Some of the disparities between Sunnis and Shiite Muslims solely lie in their doctrines. The first difference lies in the concept of Imamate. According to Louër, Shiites believe that the twelve Imams inherited their positions as the ultimate Muslim leader of the Islamic community by Prophet Muhammad’s divine ordination (168). Moreover, they believe that they not only became temporal successors but also inheritors of the prerogatives of the closeness to Allah and were solely depends on in interpreting the Quran. Schism defines three basic functions of an Imam: leadership over the Muslim community, interpret/explain the religious sciences and rules as well as being the spiritual guide to help human beings in understanding the hidden meaning of mysteries (Louër 168). These functions therefore set him apart for election to a public assembly and seclude him to the role of a spiritual guide whereby he is expected to receive authority from Allah. For this reason every Imam is selected by the foregoing Imam by Divine command.
On the contrary, the Sunnis reject the ideology of the Shiites on the ‘Twelvers’- the twelve Imams. They reason given for this is that they do not support the inherited Imamate ideology for the Islamic faith. Louër says that in presenting this argument they cite prophets such as Adam, Noah, Abraham, Moses, Jesus and Muhammad as having been directly ordained by God to guide humans in worshiping Allah (170). Moreover, they believe that even these prophets are denied the privilege of being closer to God when they fall short of practicing his commandments. Sunni Muslims do not put human beings including the twelve Imams on an equal leverage to those of the prophets. They argue that there is not particular place in the Bible where it is out rightly stated that the twelve Imams are ordained to lead Muslims after the death of Prophet Muhammad. They cling to Muhammad’s last sermon where he stated that he was leaving behind two things that would help humanity not go astray: the Quran and his tradition (Louër 171).
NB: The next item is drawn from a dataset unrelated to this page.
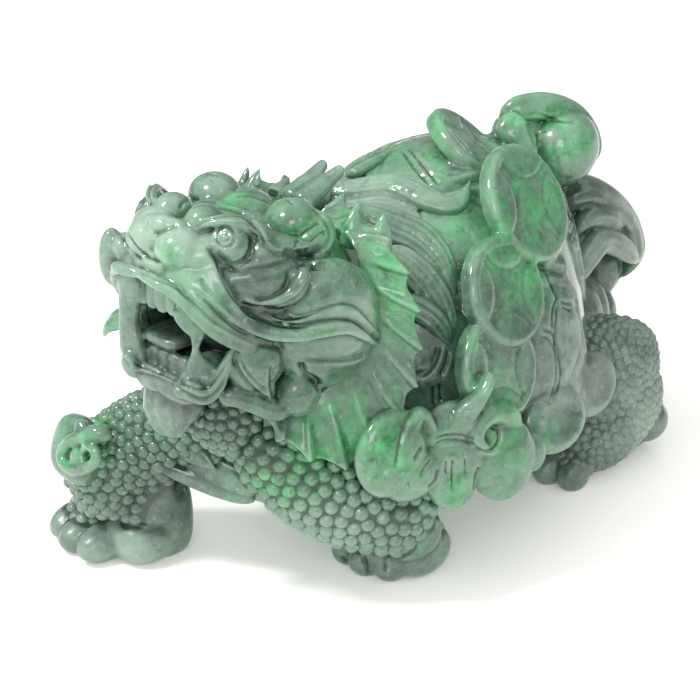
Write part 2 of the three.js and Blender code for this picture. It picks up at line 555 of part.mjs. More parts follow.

Another difference between the two denominations is their doctrinal belief in paradise and hell on judgment day. According to the Sunni Muslims salvation of humanity solely relies on their faith in Allah, His prophets, the acknowledgement of Muhammad as God’s final prophet and belief in the Quran’s righteous deeds (Haynes 112). They believe that it’s only through God’s mercy that human beings will be redeemed. Despite Muhammad being Allah’s prophet his, redemption is also at Allah’s mercy. On the contrary, the Shiite Muslims believe that their redemption is guaranteed by their obedience and adherence in Muhammad and the twelve Imams.
Haynes also explains that the intercession between God and human beings is also another source of their doctrinal conflict (113). Sunni Muslims believe that there is on being that can serve as mediator between man and God. Their explanation is that only God grants the right to intercession and the dominion of all creation. However, the Shiite Muslims believe that the twelve Imams can intercede on behalf of humans (Haynes 133).
The role and current state of Imams also brings about the current difference between these two Muslim denominations. Sunni Muslims believe that the current Shiite Muslims and the ‘Twelvers’ are all humans who lack and by divine powers (Haynes 113). They are only considered righteous Muslims whereas the Twelvers are respected by their mere relationship to Ali and his wife. Moreover, any righteous and intellectual Muslim can be appointed as an Imam for the purpose of leading prayers and interpreting the Quran as well as the Hadith. According to Haynes, they also consider it sacrilegious to accredit humans with the qualities of divine nature such as flawlessness and the comprehension of all temporal and cosmic matters (114). Shiites on the other hand believe that the highest ranking current Imams receive their guidance and spiritual enlightenment through inspiration from the twelve Imams who are often in direct contact with their faction through contemporary spiritual leaders. These Imams commonly referred to as Ayatollahs are very important due to their mediatory role; they cannot therefore be selected by ruling government rather by the consensus of other Ayatollahs (Haynes 115).
In conclusion, despite the differences between these two denominations, there lies an constant and unifying belief, that of prophet Muhammad, the holy Quran, as well as the five pillars of the Islamic religion. In addition, despite their religion’s orientation, most of the issues addressed by both Islamic groups are basically the same political or social issues concerning secular politicians or governments. They all agree towards fighting government corruption as well as fighting the gap found in classifications based on social status.
Bokhari, Kamran, and Farid Senzai. Political Islam in the Age of Democratization. , 2013. Internet resource.
Haynes Jeffrey. Routledge handbook of Religion and politics. London: Routledge. 2008. Print
Louër, Laurence. Transnational Shia Politics: Religious and Political Networks in the Gulf. London: Hurst, 2012. Print.